Le Grand Prix d'Allemagne, ce week-end à Hockenheim, a parfaitement illustré la situation: des tribunes vides vendredi et samedi, pour les essais, puis à moitié pleines dimanche, pour une course disputée par quatre pilotes allemands (Rosberg, Vettel, Hülkenberg, Sutil), dont un leader du championnat du monde et un quadruple champion du monde en titre, et huit monoplaces à moteur Mercedes.
Il n'y a eu que 52.000 spectateurs dimanche dans le Stadium d'Hockenheim, alors qu'il y en a deux fois plus quand le grand cirque du DTM, parfaitement géré par Mercedes, Audi et BMW, plante son chapiteau multicolore sur n'importe quel circuit du seul pays européen où la voiture est encore considérée comme un objet de valeur.
Certes, il n'y a plus d'effet Schumacher, comme quand le Stadium se levait à chaque passage du Baron Rouge, dans sa Ferrari, mais ça ne suffit pas à expliquer la désaffection du public, déjà constatée dans d'autres pays où le ticket d'entrée, pour l'organisateur comme pour les spectateurs, est devenu hors de prix. Surtout par rapport à d'autres sports moins chers et mieux vendus.

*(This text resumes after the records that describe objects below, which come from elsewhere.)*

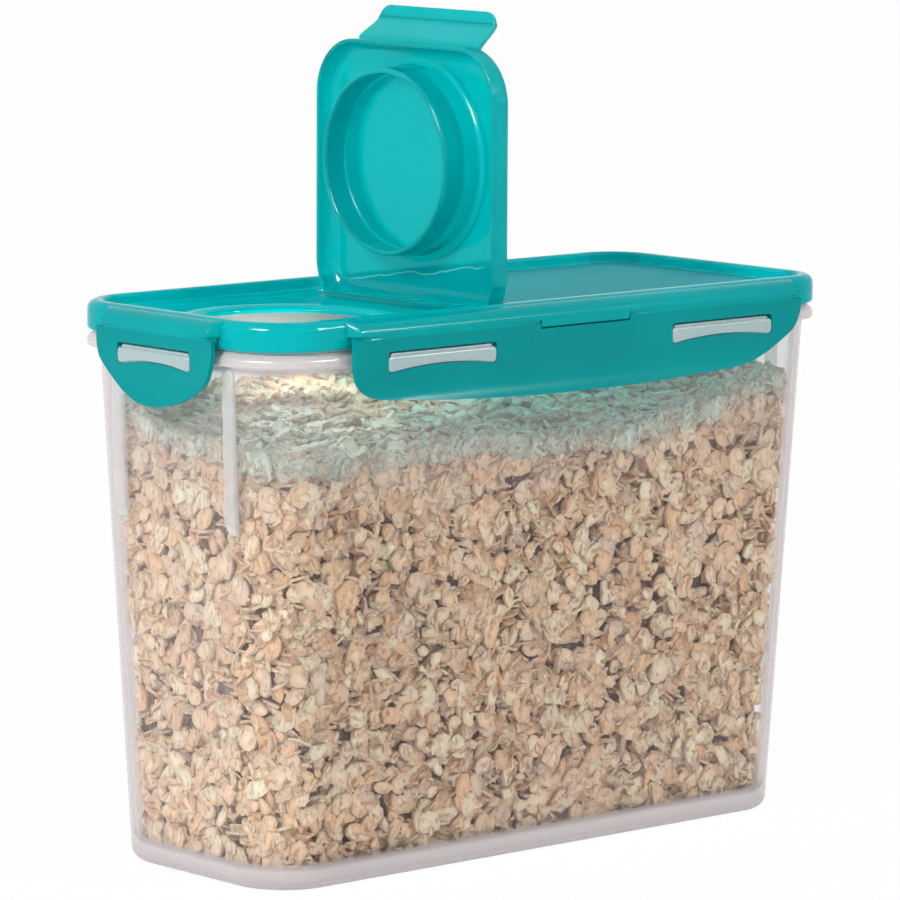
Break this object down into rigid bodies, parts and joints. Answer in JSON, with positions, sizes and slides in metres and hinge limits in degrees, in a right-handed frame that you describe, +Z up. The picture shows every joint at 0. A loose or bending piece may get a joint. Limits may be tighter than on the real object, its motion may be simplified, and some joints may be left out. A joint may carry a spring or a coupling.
{
  "type": "cereal keeper with flip spout",
  "caption": "Tall tapered translucent food keeper with slotted snap locks on every side, a sealed lid and a hinged cap that plugs a round pour hole.",
  "frame": {"origin": "middle of the base, at table level", "axes": "+X along the long side, away from the pour hole; +Y to the left side as seen from the pour end; +Z up"},
  "size_m": [0.2674, 0.123, 0.285],
  "materials": {
    "frosted_bin": "satin, slightly milky",
    "frosted_lug": "satin",
    "seal": "soft matt",
    "teal_lid": "glossy, matt on the deck",
    "teal_web": "glossy",
    "teal_lock": "glossy",
    "teal_cap": "glossy",
    "teal_plug": "glossy"
  },
  "bodies": {
    "keeper": {"container": "frosted_bin", "lock_lugs": "frosted_lug", "gasket": "seal", "lid": "teal_lid", "front_hinge": "teal_web", "rear_hinge": "teal_web", "right_hinge": "teal_web", "left_hinge": "teal_web", "cap_hinge": "teal_web"},
    "front_lock": {"front_lock": "teal_lock"},
    "rear_lock": {"rear_lock": "teal_lock"},
    "right_lock": {"right_lock": "teal_lock"},
    "left_lock": {"left_lock": "teal_lock"},
    "cap": {"pour_cap": "teal_cap", "pour_plug": "teal_plug", "thumb_tab": "teal_cap"}
  },
  "joints": [
    {"name": "cap_hinge", "type": "hinge", "parent": "keeper", "child": "cap", "pos_m": [-0.0247, 0, 0.1844], "axis": [0, -1, 0], "range_deg": [0, 90]},
    {"name": "front_lock_hinge", "type": "hinge", "parent": "keeper", "child": "front_lock", "pos_m": [-0.13205, 0, 0.1838], "axis": [0, 1, 0], "range_deg": [0, 110]},
    {"name": "rear_lock_hinge", "type": "hinge", "parent": "keeper", "child": "rear_lock", "pos_m": [0.13205, 0, 0.1838], "axis": [0, -1, 0], "range_deg": [0, 110]},
    {"name": "right_lock_hinge", "type": "hinge", "parent": "keeper", "child": "right_lock", "pos_m": [0.0054, -0.0598, 0.1838], "axis": [-1, 0, 0], "range_deg": [0, 110]},
    {"name": "left_lock_hinge", "type": "hinge", "parent": "keeper", "child": "left_lock", "pos_m": [0.0054, 0.0598, 0.1838], "axis": [1, 0, 0], "range_deg": [0, 110]}
  ]
}
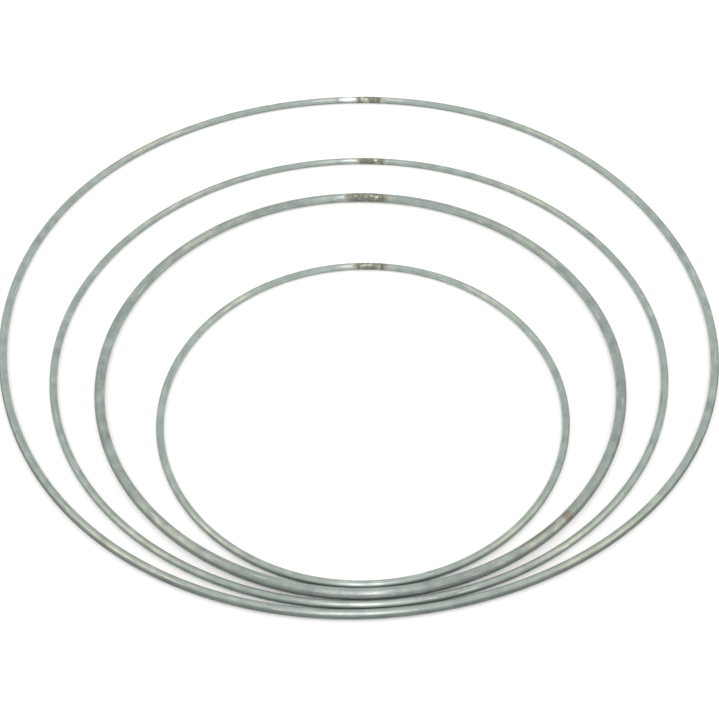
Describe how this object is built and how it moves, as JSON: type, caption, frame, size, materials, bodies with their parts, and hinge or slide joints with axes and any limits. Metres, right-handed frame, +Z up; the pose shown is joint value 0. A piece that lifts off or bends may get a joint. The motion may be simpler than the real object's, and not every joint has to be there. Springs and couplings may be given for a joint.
{
  "type": "wreath ring set",
  "caption": "Graded set of plain round galvanised wire hoops for making wreaths, lying flat one inside another and touching at the front.",
  "frame": {"origin": "on the table plane, under the middle of the outer ring", "axes": "+Z up from the table, +Y from the front, where the rings touch, to the back, where their welds are, +X to the right seen from the front"},
  "size_m": [0.2986, 0.2997, 0.0041],
  "materials": {
    "galvanised_wire": "drawn wire with a bright zinc coat, slightly dulled",
    "weld": "ground butt weld with brown and straw heat tint"
  },
  "bodies": {
    "outer_ring": {"outer_ring_wire": "galvanised_wire", "outer_ring_weld": "weld"},
    "second_ring": {"second_ring_wire": "galvanised_wire", "second_ring_weld": "weld"},
    "third_ring": {"third_ring_wire": "galvanised_wire", "third_ring_weld": "weld"},
    "inner_ring": {"inner_ring_wire": "galvanised_wire", "inner_ring_weld": "weld"}
  },
  "joints": [
    {"name": "second_ring_lift", "type": "slide", "parent": "outer_ring", "child": "second_ring", "axis": [0, 0, 1], "range_m": [0, 0.06]},
    {"name": "third_ring_lift", "type": "slide", "parent": "outer_ring", "child": "third_ring", "axis": [0, 0, 1], "range_m": [0, 0.06]},
    {"name": "inner_ring_lift", "type": "slide", "parent": "outer_ring", "child": "inner_ring", "axis": [0, 0, 1], "range_m": [0, 0.06]}
  ]
}
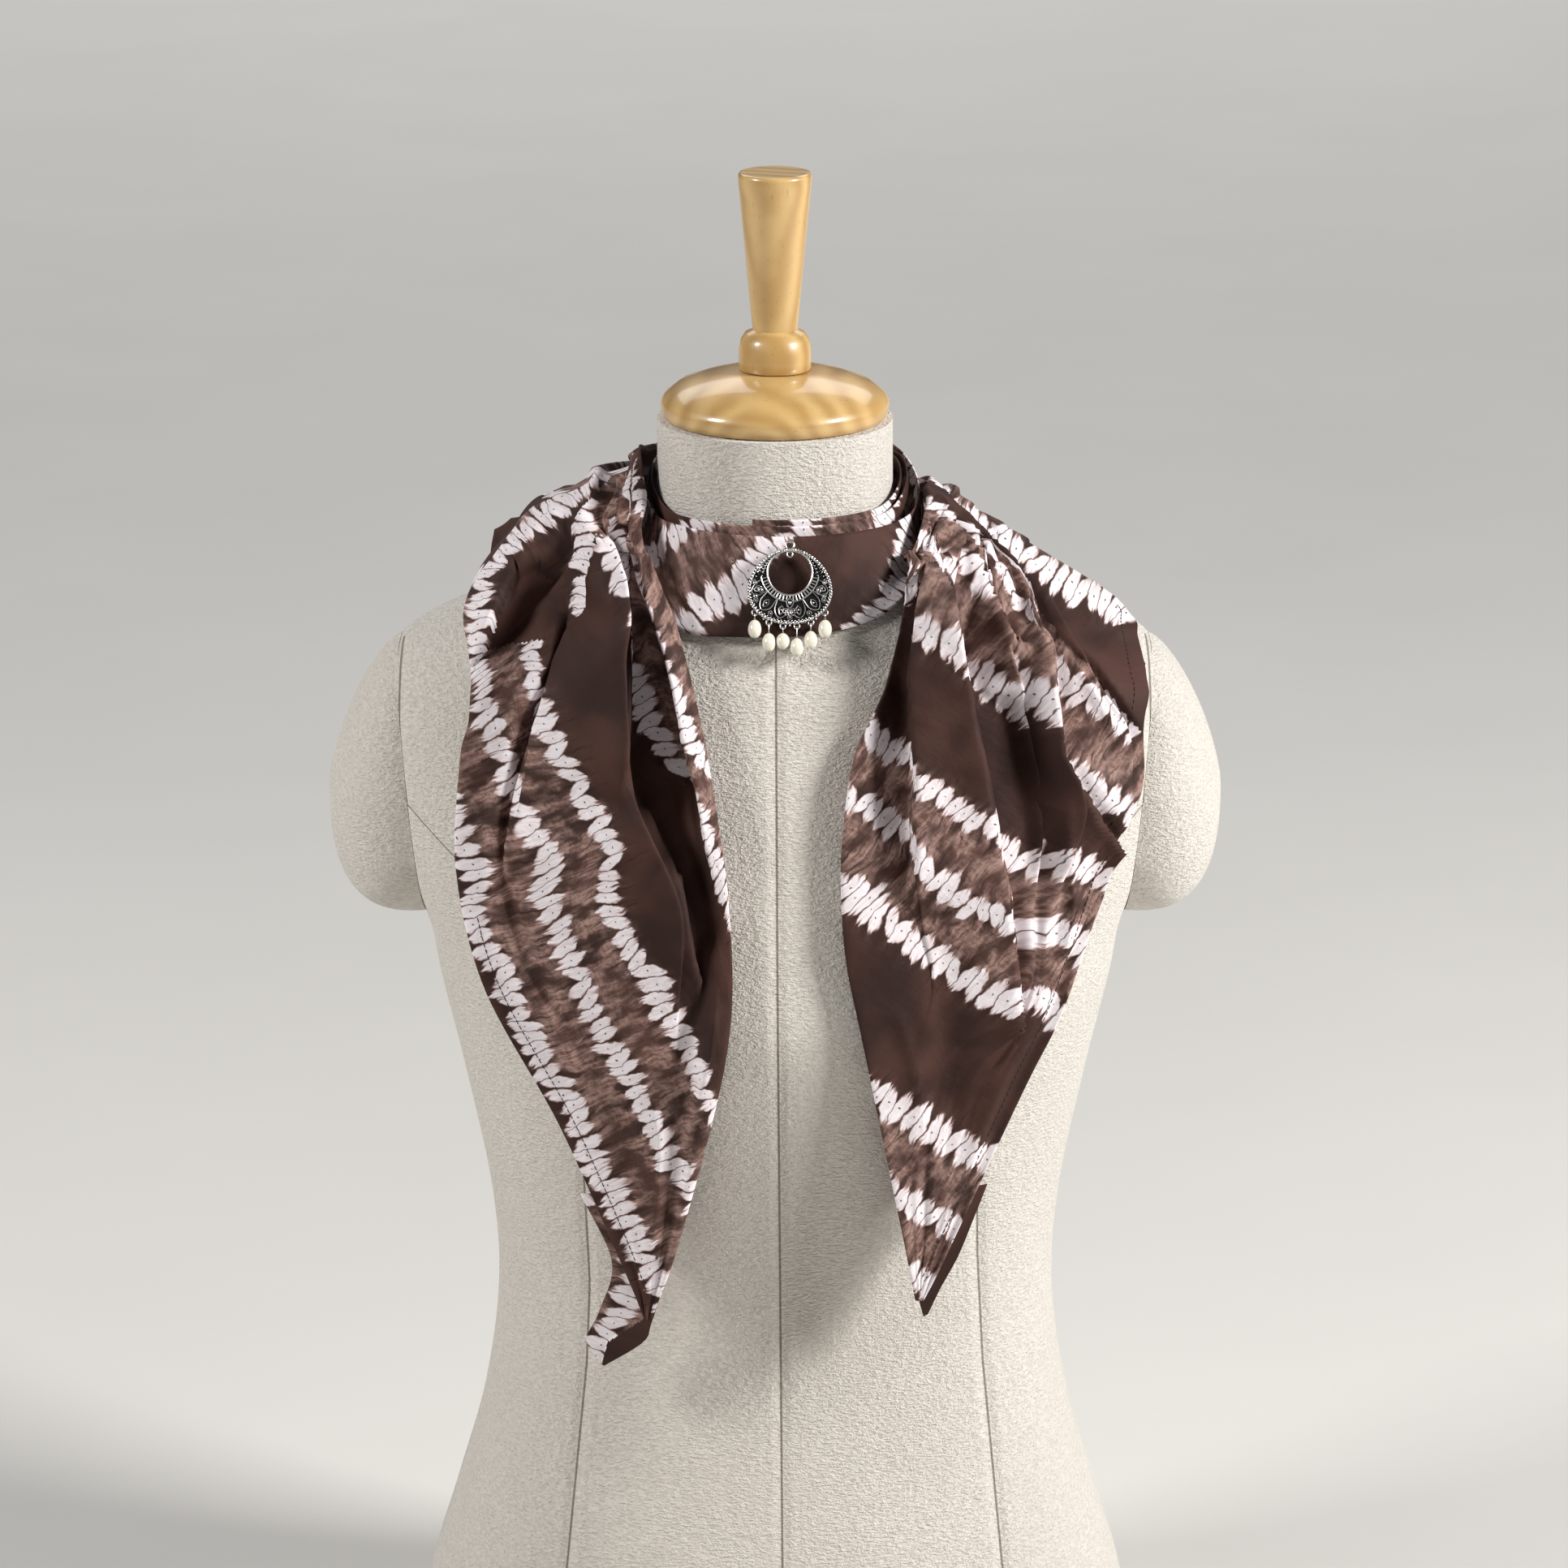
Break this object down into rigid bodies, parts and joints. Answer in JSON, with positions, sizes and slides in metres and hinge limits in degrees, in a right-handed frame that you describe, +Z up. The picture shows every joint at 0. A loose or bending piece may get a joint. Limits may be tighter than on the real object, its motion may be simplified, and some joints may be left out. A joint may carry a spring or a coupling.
{
  "type": "scarf with brooch on dress form",
  "caption": "Large square scarf folded on its diagonal and wound once round the neck of a limbless dress form, pinned at the throat with a crescent brooch with hanging pearls.",
  "frame": {"origin": "middle of the part's box at the form's flat underside", "axes": "+Z up along the form's middle line, -Y to the front, where the brooch is, +X to the viewer's right"},
  "size_m": [0.412, 0.263, 0.7466],
  "materials": {
    "form_cloth": "crinkled ivory cloth",
    "arm_cap_cloth": "crinkled ivory cloth",
    "disc_wood": "clear gloss lacquer",
    "knob_wood": "clear gloss lacquer",
    "dyed_cotton": "smooth fine cotton, dark brown with a white resist pattern",
    "pale_cotton": "smooth fine cotton, pale part of the pattern",
    "plain_cotton": "smooth fine cotton, plain dark brown",
    "dark_silver": "antiqued silver",
    "pearl": "pearl lustre"
  },
  "bodies": {
    "scarf_on_form": {"dress_form": "form_cloth", "arm_cap_left": "arm_cap_cloth", "arm_cap_right": "arm_cap_cloth", "neck_disc": "disc_wood", "neck_knob": "knob_wood", "scarf_throat_band": "dyed_cotton", "scarf_neck_layer_inner": "pale_cotton", "scarf_neck_layer_outer": "pale_cotton", "scarf_left_tail": "dyed_cotton", "scarf_right_tail": "dyed_cotton", "scarf_left_under_tip": "plain_cotton", "scarf_right_under_tip": "plain_cotton", "brooch_plate": "dark_silver"},
    "drop_1": {"pearl_drop_1": "pearl"},
    "drop_2": {"pearl_drop_2": "pearl"},
    "drop_3": {"pearl_drop_3": "pearl"},
    "drop_4": {"pearl_drop_4": "pearl"},
    "drop_5": {"pearl_drop_5": "pearl"},
    "drop_6": {"pearl_drop_6": "pearl"}
  },
  "joints": [
    {"name": "drop_1_swing", "type": "hinge", "parent": "scarf_on_form", "child": "drop_1", "pos_m": [-0.0089, -0.07963, 0.56255], "axis": [-1, 0, 0], "range_deg": [0, 90]},
    {"name": "drop_2_swing", "type": "hinge", "parent": "scarf_on_form", "child": "drop_2", "pos_m": [-0.0026, -0.08127, 0.55849], "axis": [-1, 0, 0], "range_deg": [0, 90]},
    {"name": "drop_3_swing", "type": "hinge", "parent": "scarf_on_form", "child": "drop_3", "pos_m": [0.0036, -0.08187, 0.55701], "axis": [-1, 0, 0], "range_deg": [0, 90]},
    {"name": "drop_4_swing", "type": "hinge", "parent": "scarf_on_form", "child": "drop_4", "pos_m": [0.0098, -0.08187, 0.55701], "axis": [-1, 0, 0], "range_deg": [0, 90]},
    {"name": "drop_5_swing", "type": "hinge", "parent": "scarf_on_form", "child": "drop_5", "pos_m": [0.016, -0.08127, 0.55849], "axis": [-1, 0, 0], "range_deg": [0, 90]},
    {"name": "drop_6_swing", "type": "hinge", "parent": "scarf_on_form", "child": "drop_6", "pos_m": [0.0223, -0.07963, 0.56255], "axis": [-1, 0, 0], "range_deg": [0, 90]}
  ]
}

Le modèle économique imaginé par Bernie Ecclestone est en fin de cycle. La F1 en tant que sport haut de gamme, qui fait rêver les foules, n'est plus qu'une distraction "corporate" pour quelques privilégiés invités par des grandes sociétés et regroupés dans le Paddock Club, au dessus des stands, pour papoter et siroter du champagne.
- Enfin une prise de conscience ? -
La F1 n'est plus un grand sport populaire, comme à l'époque des duels entre Alain Prost et Ayrton Senna qui incitaient des millions de fans à se réunir chaque dimanche, un peu comme à la messe, devant leur télé. C'est aussi la faute de Formula One Management (FOM) qui préfère vendre ses droits à des chaînes cryptées, comme Canal Plus en France, Sky Sport en Angleterre et en Italie.
Rien qu'en France, le passage de TF1 à Canal+ a divisé par trois l'audience de la F1, et donc la visibilité des sponsors indispensables à l'équilibre financier des écuries. Comme par hasard, la moitié des écuries sont dans le rouge et se demandent comment elles vont terminer cette saison 2014. Alors si les fans ne se déplacent plus sur les circuits, ça va devenir compliqué.
Bien sûr, il y a des exceptions, comme quand 100.000 Autrichiens, privés de F1 pendant 20 ans, se massent autour du circuit de Spielberg, rénové par Red Bull et son mécène aux idées longues, Dietrich Mateschitz. Ou quand 120.000 Britanniques pur jus viennent assister à Silverstone, le temple moderne de la F1, à une victoire de Lewis Hamilton .
Ce sont des exceptions, car le mal est profond. Le commentateur vedette de la RTBF, Gaëtan Vigneron, s'inquiète chaque année pour le GP de Belgique et espère que les tribunes vides d'Hockenheim vont provoquer "une prise de conscience", que les maîtres de la F1 vont enfin réagir à la menace et prendre les décisions qui s'imposent. Car l'agenda sportif est surchargé.
La bagarre se joue sur la piste, mais aussi dans les journaux, à la télé et sur internet. La F1 a encore quelques atouts dans son jeu (champions, circuits), mais ses rivaux sont puissants. Il y a le football, le rugby, le basket, l'athlétisme, le tennis et le golf, dont les pratiquants se comptent par millions. Ça joue aussi, forcément.